Quite so, and that is one of the reasons I am objecting to the amendment.

Some members of the House think that, possibly, if we tried to finish by 8 o'clock, the amendments yet to be considered may be scamped, and they suggest that we should adjourn the further consideration of the Committee Stage of the Bill until next Wednesday. Does the House agree to that suggestion?

Agreed to adjourn further consideration of the Committee Stage until next Wednesday.

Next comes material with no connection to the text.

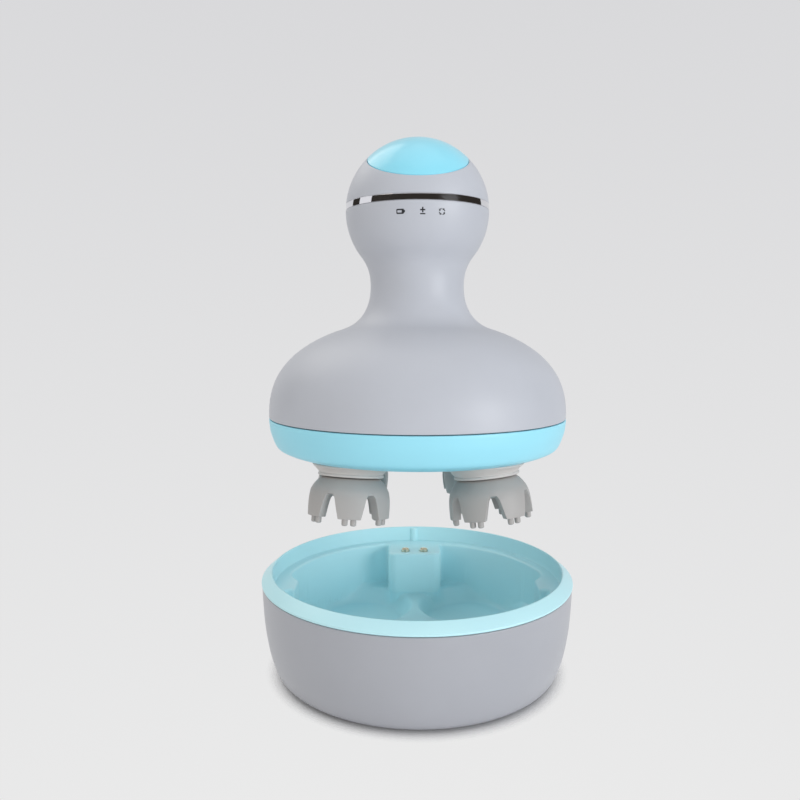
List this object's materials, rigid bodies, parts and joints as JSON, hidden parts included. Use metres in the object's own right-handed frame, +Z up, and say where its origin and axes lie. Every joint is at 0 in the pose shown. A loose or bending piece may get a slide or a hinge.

Very good, then; when this Division takes place on this amendment, we shall adjourn until next Wednesday. I am now putting amendment No. 41.

Amendment put.
The Committee divided: Tá, 6; Níl, 14.

  • Duffy, Michael.
  • Farren, Thomas.
  • Foran, Thomas.
  • Johnson, Thomas.
  • Kennedy, Thomas.
  • O'Neill, L.

Níl

  • Bellingham, Sir Edward.
  • Blythe, Ernest.
  • Brown, Samuel L., K.C.
  • Browne, Miss Kathleen
  • Comyn, Michael, K.C.
  • Connolly, Joseph.
  • Fitzgerald, Séamus.
  • Healy, Denis D.
  • MacEllin, Seán E.
  • Milroy, Seán.
  • O'Hanlon, M.F.
  • O'Rourke, Brian.
  • Phaoraigh, Siobhán Bean an.
  • Quirke, William.
Tellers:—Tá: Senators Kennedy and Farren; Níl: Senators Fitzgerald and Quirke.
Amendment declared lost.
Debate adjourned.
The Seanad adjourned at 7.15 p.m., till Wednesday, 18th December, at 3 p.m.